His face cringed like he might have said something stupid and turned toward me and said, “Oh, man I’m sorry if that offended you.”
“What are you talking about?” I asked.
“Your roommate’s sister was killed so he left,” Tim said.
“Uh, I never had a roommate,” I said.
“Oh, that’s what we heard,” Tim said and sniffled.
“Jack told us that’s why you have a single,” George said.
“News to me,” I replied. George pretended to wipe sweat away from his face.
We talked about where we were from, what types of music we listened to, the benefits of having a single room, the rampant use of legal and illegal drugs and cheating on college campuses. George and I came from divorced families and funny enough we all played the guitar and had previously been in bands. Tim said he gave up on his dreams of Rock Stardom because of the insincerity of the music industry.

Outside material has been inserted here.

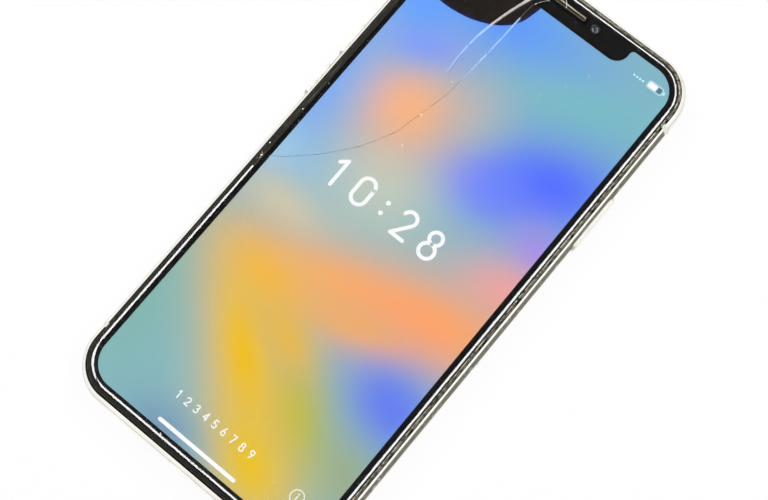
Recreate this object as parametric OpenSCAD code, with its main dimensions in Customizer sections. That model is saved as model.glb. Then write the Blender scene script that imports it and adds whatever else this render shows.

We talked about President Clinton’s election and our siblings. George had and older sister. Tim said she was “Hot” and I told them how my brother took off to be a cowboy in Colorado and find himself. Tim thought it was “Kick ass”.
Tim scanned my room every few moments and looked to the cubbyhole on the right side of the room. On top of the built in shelves below the mirror were my over-the-counter medications. He advised me to hide the cough syrup because there was an incident the year before when a guy went to the hospital because he did too many Robo-shots. He explained that was when you drank cough syrup and booze to make it “more fun” but now RA’s are on the look out for it.
George told me not to worry and said if I needed a pick-me-up that nearly half the students were on Ritalin and it’s easy to get. After about an hour of discussing where the party houses were located I asked them, “So, why am I being treated like a leper?”
“Dude come on! Not like you tried to hang out. We thought, at least Tim and I did, that we’d give you some space. Got a question, some of the floor is going out tonight, want to come?” George asked to my surprise.
“Thursday night?” I asked as my eyes became slits.
They shook their heads as if they were the grandparents of a three year old who just said “fuck” in front of them.
“Thursday is the biggest party night at this school,” George said.
“So, you coming out or are you gonna be a hermit?” Tim asked with a curled up lip as he stared into my eyes.
I blinked.
“Sure.”
Later, George and Tim yanked me from my room and we met two other guys from the hall at the entrance of the chapel on the other side of the campus. There were no introductions but they nodded at me in recognition. The other guys took off down the street because they said they needed to get supplies and left Tim, George and me on the curb. We pack of jackals began to prowl the nearby streets nicknamed Fraternity Row and stalked a party house named the Shed. Nervous, but not alone, I pushed through the fear and dense Southern air thinking I was prepared for anything.